En Russie, nous retrouvons les deux mêmes camps ennemis. Dans le camp hostile à George Sand on rencontre les mêmes craintes, les mêmes accusations. Senkovsky et Boulgarine se sont évertués à la noircir à qui mieux mieux, répandant sur elle toutes sortes de calomnies, cherchant à intimider les lecteurs pour les empêcher de la lire, de se prêter à écouter les doctrines de cet écrivain « immoral et impie ». Senkovsky et Boulgarine prévenaient le public contre elle, avant même que ses œuvres eussent paru en russe. « On cherchait surtout à effaroucher les dames russes en leur racontant qu’elle portait culotte, » dit Dostoïevsky dans son merveilleux article consacré à George Sand[2], on leur donnait sa dépravation comme un épouvantail, on cherchait à la rendre ridicule. Senkovsky, qui avait cependant l’intention de traduire George Sand dans sa Bibliothèque de lecture, forgeait sur son nom des jeux de mots pitoyables en croyant y mettre beaucoup d’esprit.
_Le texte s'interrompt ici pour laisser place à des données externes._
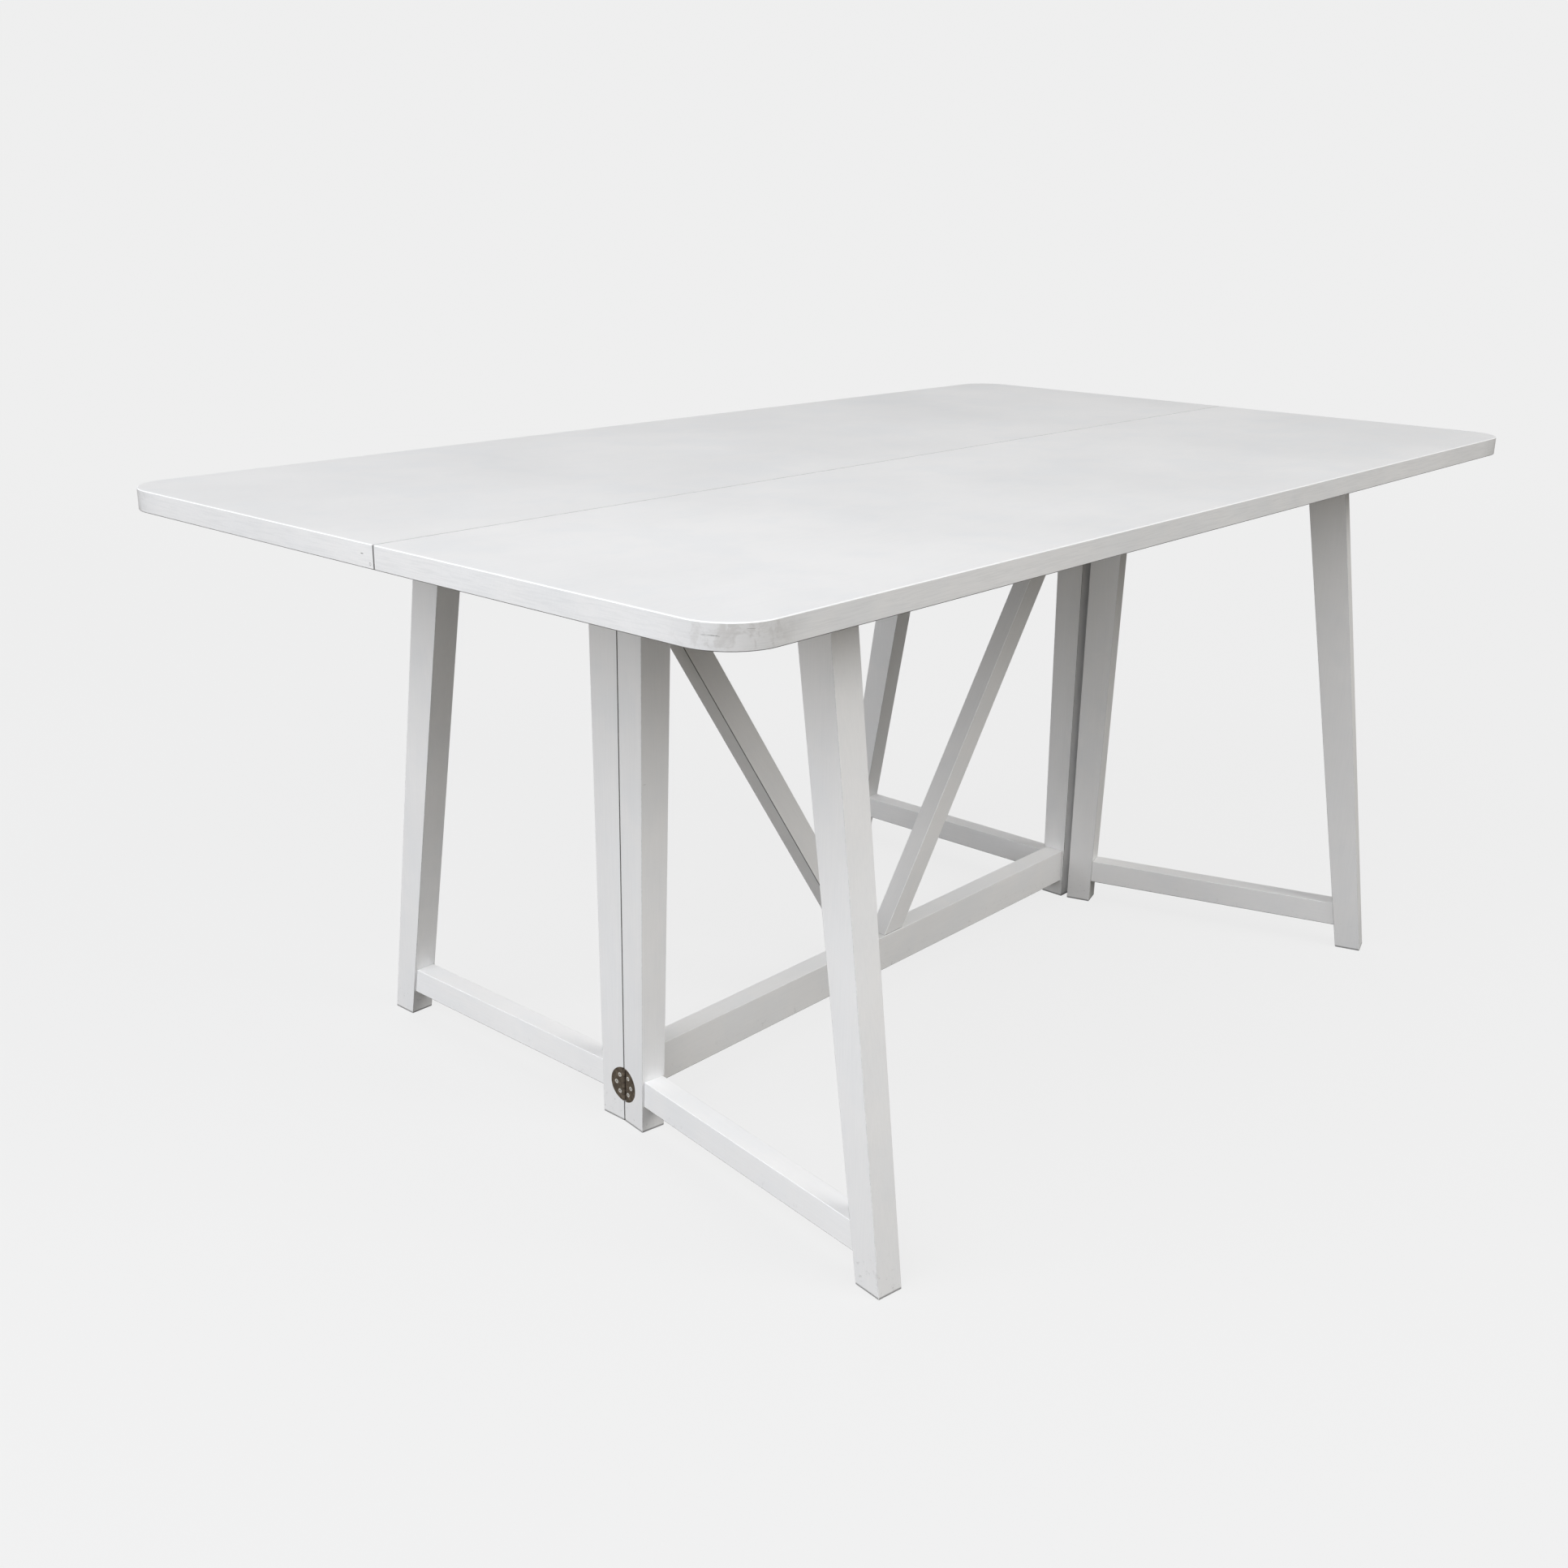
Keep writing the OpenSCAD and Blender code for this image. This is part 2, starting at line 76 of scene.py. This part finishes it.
class Shade:
    """A shader socket that can be used in sums."""

    tree = None

    def __init__(self, socket):
        self.socket = socket

    @classmethod
    def node(cls, kind, settings=None, out=0, **inputs):
        """Adds a node, makes its settings, joins or sets its sockets, and gives one of its outputs.

        A socket is named with _ for a space, or i and its number where two sockets share a name.
        """
        made = cls.tree.nodes.new(kind)
        for name, value in (settings or {}).items():
            if name == "stops":
                cls.set_stops(made.color_ramp, value)
            else:
                setattr(made, name, value)
        for name, value in inputs.items():
            key = int(name[1:]) if name[0] == "i" and name[1:].isdigit() else name.replace("_", " ")
            cls.join(value, made.inputs[key])
        return cls(made.outputs[out])

    @classmethod
    def join(cls, value, socket):
        if isinstance(value, Shade):
            cls.tree.links.new(value.socket, socket)
        elif socket.type == "RGBA" and len(value) == 3:
            socket.default_value = (*value, 1)
        else:
            socket.default_value = value

    @staticmethod
    def set_stops(ramp, stops):
        while len(ramp.elements) < len(stops):
            ramp.elements.new(0.5)
        for element, (place, grey) in zip(ramp.elements, stops):
            element.position = place
            element.color = (grey, grey, grey, 1)

    def sum(self, operation, other, swap=False):
        a, b = (other, self) if swap else (self, other)
        return Shade.node("ShaderNodeMath", {"operation": operation}, i0=a, i1=b)

    def __add__(self, other):
        return self.sum("ADD", other)

    __radd__ = __add__

    def __sub__(self, other):
        return self.sum("SUBTRACT", other)

    def __rsub__(self, other):
        return self.sum("SUBTRACT", other, swap=True)

    def __mul__(self, other):
        return self.sum("MULTIPLY", other)

    __rmul__ = __mul__

    def __abs__(self):
        return self.sum("ABSOLUTE", 0.0)

    def or_else(self, other):
        return self.sum("MAXIMUM", other)

    def ramp(self, low, high):
        """0 below low, 1 above high, smooth between."""
        return Shade.node("ShaderNodeMapRange", {"interpolation_type": "SMOOTHSTEP"},
                          Value=self, From_Min=low, From_Max=high, To_Min=0.0, To_Max=1.0)

    def tint(self, dark, light):
        """The first colour where this is 0, the second where it is 1, and a mixture between."""
        return Shade.node("ShaderNodeMix", {"data_type": "RGBA"}, out=2, i0=self, i6=dark, i7=light)


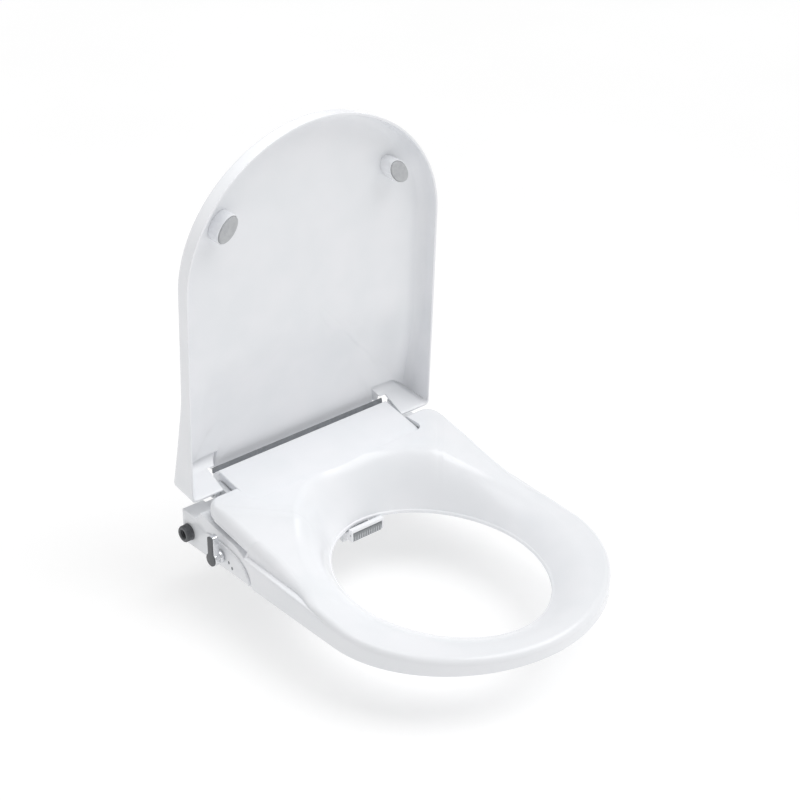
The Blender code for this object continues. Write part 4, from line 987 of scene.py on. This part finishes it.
def key_outline(r, half, tall, n=40):
    """Keyhole outline in (u, z): a round hub with a straight bar rising from it."""
    a0 = pi / 2 + atan2(half, sqrt(r * r - half * half))
    a1 = pi / 2 + 2 * pi - atan2(half, sqrt(r * r - half * half))
    pts = [(r * cos(a0 + (a1 - a0) * k / n), r * sin(a0 + (a1 - a0) * k / n)) for k in range(n + 1)]
    c = half * 0.55
    for k in range(0, 9):
        a = pi / 2 * k / 8
        pts.append((half - c + c * cos(a), tall - c + c * sin(a)))
    for k in range(0, 9):
        a = pi / 2 + pi / 2 * k / 8
        pts.append((-half + c + c * cos(a), tall - c + c * sin(a)))
    return [(LEVER_U + u, CTRL_Z + z) for u, z in pts]


class BIDET_OT_lever(bpy.types.Operator):
    """Wash lever: a plated bar on a round hub, with a dark face"""

    bl_idname = "bidet.lever"
    bl_label = "Wash Lever"

    def execute(self, context):
        lo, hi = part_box("control_lever")
        bar_in = lo.x + LEVER_BAR_T
        body = prism("lever_bar", key_outline(0.0086, 0.005, 0.031), lo.x, bar_in, "X")
        chamfer(body, 0.0007, 3, 40)
        settle(body, 40)
        finish_piece(body, "lever", "chrome", ("control_lever",))
        reach, r = hi.x - bar_in, LEVER_HUB_R
        prof = [(0, 0.0), (r - 0.0012, 0.0), (r - 0.0004, 0.0003), (r, 0.0010), (r, reach - 0.0008)]
        prof += [(r - 0.0008, reach), (0, reach)]
        hub = turned("lever_hub", prof, 64, side_place(LEVER_U, CTRL_Z, bar_in))
        finish_piece(hub, "lever", "chrome", ())
        lo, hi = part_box("lever_cap")
        cap = prism("lever_face", key_outline(0.0081, 0.0046, 0.0305), lo.x, hi.x + 0.0002, "X")
        chamfer(cap, 0.0004, 3, 40)
        settle(cap, 40)
        finish_piece(cap, "lever", "dark", ("lever_cap",))
        paint("dark", "lever_spindle")
        return {"FINISHED"}


def panel_edge_points():
    z0, tip = 0.005, 0.116
    pts = [(0.034, z0), (0.034, 0.036), (0.040, 0.038), (0.066, 0.037)]
    for k in range(1, 17):
        a = pi / 2 * k / 16
        pts.append((0.066 + (tip - 0.066) * sin(a), z0 + 0.032 * cos(a)))
    return pts


def drop_icon(u, z, size, n=20):
    """A plain water drop drawn round (u, z)."""
    pts = []
    for k in range(n):
        a = 2 * pi * k / n
        r = size * (1 - 0.42 * sin(a)) * 0.5
        pts.append((u + r * cos(a) * 0.8, z + r * sin(a) * 1.25))
    return pts


class BIDET_OT_panel(bpy.types.Operator):
    """Control panel with a raised line round its front curve and two small marks"""

    bl_idname = "bidet.panel"
    bl_label = "Control Panel"

    def execute(self, context):
        f = context.scene.bidet_fittings
        softened("control_panel", "panel_plate", "base", "shell", 0.0005, 3)
        lo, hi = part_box("control_panel")
        curve = panel_edge_points()[3:]
        edge = follow("panel_raised_line", [(lo.x - 0.0001, -u + 0.0012, z - 0.0008) for u, z in curve],
            f.panel_edge)
        finish_piece(edge, "base", "shell", ())
        for i, (u, z) in enumerate(((0.0775, 0.0180), (0.0835, 0.0130))):
            mark = prism(f"panel_mark_{i + 1}", drop_icon(u, z, 0.0036), lo.x - 0.00008, lo.x + 0.0002, "X")
            finish_piece(mark, "base", "ink", ())
        return {"FINISHED"}


# ============================================================ nozzles
def nozzle_place(x, t=0.0):
    return Matrix.Translation(Vector((x, 0, 0)) + NOZ_TIP) @ Matrix.Rotation(-(pi / 2 - NOZ_TILT), 4,
        "X") @ Matrix.Translation((0, 0, t))


class BIDET_OT_nozzles(bpy.types.Operator):
    """Two wash nozzles, the hood over them and its ribbed swinging gate"""

    bl_idname = "bidet.nozzles"
    bl_label = "Nozzles"

    def execute(self, context):
        f = context.scene.bidet_fittings
        softened("nozzle_hood", "spray_hood", "base", "shell", 0.0005, 3)
        softened("nozzle_block", "nozzle_guide", "base", "inner", 0.0004, 2)
        # The gate leaf is mid grey under pale ribs, so the gaps between the ribs show as dark lines: painted
        # shade in the grooves, added to the shade the round ribs cast
        softened("nozzle_gate", "gate_leaf", "gate", "mid", 0.0003, 2)
        lo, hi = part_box("nozzle_gate")
        n = f.gate_ribs
        step = (hi.x - lo.x - 0.002) / (n - 1)
        ribs = grow("gate_ribs", "ribs", Matrix.Translation((lo.x + 0.001, -0.1111, lo.z + 0.0003)), "pale",
                    Count=n, Step=(step, 0, 0), Rib=(0, 0, 0.0086), Radius=0.0009)
        finish_piece(ribs, "gate", "pale", ())
        paint("steel", "gate_pin")
        for name, x in (("rear", -0.0095), ("front", 0.0095)):
            prof = [(0, 0.0), (0.0026, 0.0), (0.0036, 0.0004), (0.0043, 0.0014), (0.0045, 0.0026),
                (0.0045, 0.0518), (0.0043, 0.052), (0.002, 0.052), (0.002, 0.006), (0, 0.006)]
            tip = turned(f"wash_nozzle_{name}", prof, 40, nozzle_place(x))
            finish_piece(tip, f"{name}_nozzle", "shell", (f"nozzle_{name}",))
            # Black discs at each nozzle's tip: painted shade for the dark insides of the spray holes
            holes = grow(f"spray_hole_shades_{name}", "round",
                nozzle_place(x) @ Matrix.Translation((0, 0, -0.00002)), "dark",
                         Count=6 if name == "rear" else 5, Radius=0.0016, Height=0.0004, Rod=0.0004)
            finish_piece(holes, f"{name}_nozzle", "black", ())
        return {"FINISHED"}


# ============================================================ fixings
class BIDET_OT_fixings(bpy.types.Operator):
    """Bolts, washers and wing nuts for the bowl, and the soft feet and buffers"""

    bl_idname = "bidet.fixings"
    bl_label = "Fixings"

    def execute(self, context):
        f = context.scene.bidet_fittings
        for side, sx in (("left", 1), ("right", -1)):
            at = Matrix.Translation((0.070 * sx, 0, 0))
            prof = [(0, 0.0093), (0.0030, 0.0093), (0.0054, 0.0090), (0.0066, 0.0082), (0.0070, 0.0073),
                (0.0070, 0.0046), (0.0067, 0.0043), (0.0033, 0.0043),
                    (0.0033, -0.0605), (0.0024, -0.0620), (0, -0.0620)]
            bolt = turned(f"fixing_bolt_{side}", prof, 40, at)
            finish_piece(bolt, "base", "steel", (f"bolt_{side}",))
            turns = 0.058 / f.bolt_pitch
            thread = grow(f"bolt_thread_{side}", "thread", at @ Matrix.Translation((0, 0, -0.0600)), "steel",
                          Radius=0.00325, Turns=turns, Length=0.058, Ridge=0.00034)
            finish_piece(thread, "base", "steel", ())
            prof = [(0.0039, -0.0322), (0.0134, -0.0322), (0.0139, -0.0327), (0.0139, -0.0347),
                (0.0132, -0.0356), (0.0094, -0.0376), (0.0088, -0.0380), (0.0039, -0.0380)]
            washer = turned(f"cone_washer_{side}", prof, 56, at)
            finish_piece(washer, "base", "rubber", (f"bolt_washer_{side}",))
            prof = [(0.0039, -0.0385), (0.0102, -0.0385), (0.0108, -0.0391), (0.0110, -0.0400),
                (0.0110, -0.0468), (0.0104, -0.0476), (0.0096, -0.0480), (0.0039, -0.0480)]
            nut = turned(f"hand_nut_{side}", prof, 60, at)
            finish_piece(nut, "base", "inner", (f"bolt_nut_{side}",))
            grip = grow(f"nut_grip_{side}", "round", at @ Matrix.Translation((0, 0, -0.0474)), "inner",
                        Count=f.nut_ribs, Radius=0.0108, Height=0.0080, Rod=0.0005)
            finish_piece(grip, "base", "inner", ())
        for node in ("base_foot_front_left", "base_foot_front_right", "base_foot_rear_left",
                "base_foot_rear_right"):
            softened(node, node.replace("base_foot", "foot_pad"), "base", "rubber", 0.0002, 2)
        for node in ("seat_buffer_front_left", "seat_buffer_front_right", "seat_buffer_rear_left",
                "seat_buffer_rear_right"):
            lo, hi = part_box(node)
            cx, cy, top = (lo.x + hi.x) / 2, (lo.y + hi.y) / 2, hi.z
            prof = [(0, 0.0003), (0.0062, 0.0003), (0.0071, 0.0006), (0.0077, 0.0012), (0.0079, 0.0020),
                (0.0079, 0.0052), (0.0074, 0.0060), (0.0056, 0.0067), (0.0054, 0.0074), (0.0054, top),
                (0, top)]
            pad = turned(node.replace("seat_buffer", "buffer_pad"), prof, 48, Matrix.Translation((cx, cy, 0)))
            finish_piece(pad, "seat", "rubber", (node,))
        return {"FINISHED"}


# ============================================================ stage
class BIDET_OT_stage(bpy.types.Operator):
    """Pale lit floor, soft lights and the camera"""

    bl_idname = "bidet.stage"
    bl_label = "Stage"

    def execute(self, context):
        g = context.scene.bidet_stage
        c = context.scene.bidet_colours
        bm = bmesh.new()
        bmesh.ops.create_grid(bm, x_segments=2, y_segments=2, size=6.0)
        bmesh.ops.translate(bm, vec=(0, 0, -0.0625), verts=bm.verts)
        floor = solid("floor", bm)
        m, t, s, place = surface("opal_acrylic_table", 0.7)
        t.links.new(two_tone(t, blotch(t, place, 400, 0.0, 1.0), linear(c.floor), linear("C2C2C2")),
            s.inputs["Base Color"])
        s.inputs["Specular IOR Level"].default_value = 0.1
        s.inputs["Emission Color"].default_value = (1.0, 1.0, 1.0, 1.0)
        s.inputs["Emission Strength"].default_value = 0.5
        floor.data.materials.append(m)

        world = bpy.data.worlds.new("studio_air")
        context.scene.world = world
        world.use_nodes = True
        back = world.node_tree.nodes["Background"]
        back.inputs["Color"].default_value = (1.0, 1.0, 1.0, 1.0)
        back.inputs["Strength"].default_value = g.sky

        def area(name, at, aim, size, power):
            light = bpy.data.lights.new(name, "AREA")
            light.shape = "RECTANGLE"
            light.size, light.size_y = size
            light.energy = power
            ob = bpy.data.objects.new(name, light)
            ob.location = at
            ob.rotation_euler = (Vector(aim) - Vector(at)).to_track_quat("-Z", "Y").to_euler()
            context.scene.collection.objects.link(ob)
        mid = (0, -0.2, 0.15)
        key = bpy.data.lights.new("key_softbox", "SUN")
        key.energy = g.key
        key.angle = radians(48)
        ob = bpy.data.objects.new("key_softbox", key)
        ob.rotation_euler = Vector((-0.42, 0.30, -0.86)).to_track_quat("-Z", "Y").to_euler()
        context.scene.collection.objects.link(ob)
        area("top_softbox", (-0.20, 0.0, 0.98), (-0.10, -0.12, 0.0), (0.7, 0.5), g.top)
        area("strip_softbox", (-1.6, -1.6, 1.3), mid, (0.5, 1.8), g.fill)

        az, el, roll = g.azimuth, g.elevation, radians(-0.13)
        away = Vector((sin(az) * cos(el), -cos(az) * cos(el), sin(el)))
        right = Vector((cos(az), sin(az), 0))
        up = away.cross(right)
        turned_right = right * cos(roll) + up * sin(roll)
        turned_up = up * cos(roll) - right * sin(roll)
        data = bpy.data.cameras.new("camera")
        data.sensor_width = 36
        data.lens = g.lens
        data.clip_end = 20
        cam = bpy.data.objects.new("camera", data)
        place = Matrix((turned_right, turned_up, away)).transposed().to_4x4()
        place.translation = Vector(g.target) + away * g.distance
        cam.matrix_world = place
        context.scene.collection.objects.link(cam)
        context.scene.camera = cam
        context.scene.view_settings.view_transform = "Standard"
        return {"FINISHED"}


# ============================================================ sidebar
PIECES = (BIDET_OT_ring, BIDET_OT_lid, BIDET_OT_bumpers, BIDET_OT_cover, BIDET_OT_housing, BIDET_OT_inlet,
    BIDET_OT_lever, BIDET_OT_panel, BIDET_OT_nozzles, BIDET_OT_fixings, BIDET_OT_stage)
SETTINGS = {"bidet_seat": BidetSeatSizes, "bidet_lid": BidetLidSizes, "bidet_fittings": BidetFittingSizes,
    "bidet_colours": BidetColours, "bidet_stage": BidetStage}


class BIDET_PT_panel(bpy.types.Panel):
    """Sizes, colours and the pieces of the bidet seat"""

    bl_label = "Bidet Seat"
    bl_idname = "BIDET_PT_panel"
    bl_space_type = "VIEW_3D"
    bl_region_type = "UI"
    bl_category = "Bidet Seat"

    def draw(self, context):
        for name, group in SETTINGS.items():
            col = self.layout.column(align=True)
            col.label(text=group.__doc__)
            for key in group.__annotations__:
                col.prop(getattr(context.scene, name), key)
        col = self.layout.column()
        for op in PIECES:
            col.operator(op.bl_idname)


CLASSES = (*SETTINGS.values(), *PIECES, BIDET_PT_panel)


def register():
    for c in CLASSES:
        bpy.utils.register_class(c)
    for name, group in SETTINGS.items():
        setattr(bpy.types.Scene, name, PointerProperty(type=group))


def unregister():
    for name in SETTINGS:
        delattr(bpy.types.Scene, name)
    for c in reversed(CLASSES):
        bpy.utils.unregister_class(c)


def main():
    register()
    make_materials(bpy.context.scene.bidet_colours)
    for op in PIECES:
        group, name = op.bl_idname.split(".")
        getattr(getattr(bpy.ops, group), name)()


if __name__ == "__main__":
    main()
Plus tard, en 1848, Boulgarine disait d’elle, dans l’Abeille du Nord, qu’elle se grisait tous les jours avec Pierre Leroux

  1. Vicomte d’Haussonville. Études biographiques et littéraires : George Sand. Paris, 1879.
  2. Dostoïevsky. Journal d’un homme de lettres, juin 1876 : I. La mort de George Sand ; — II. Quelques mots sur George Sand.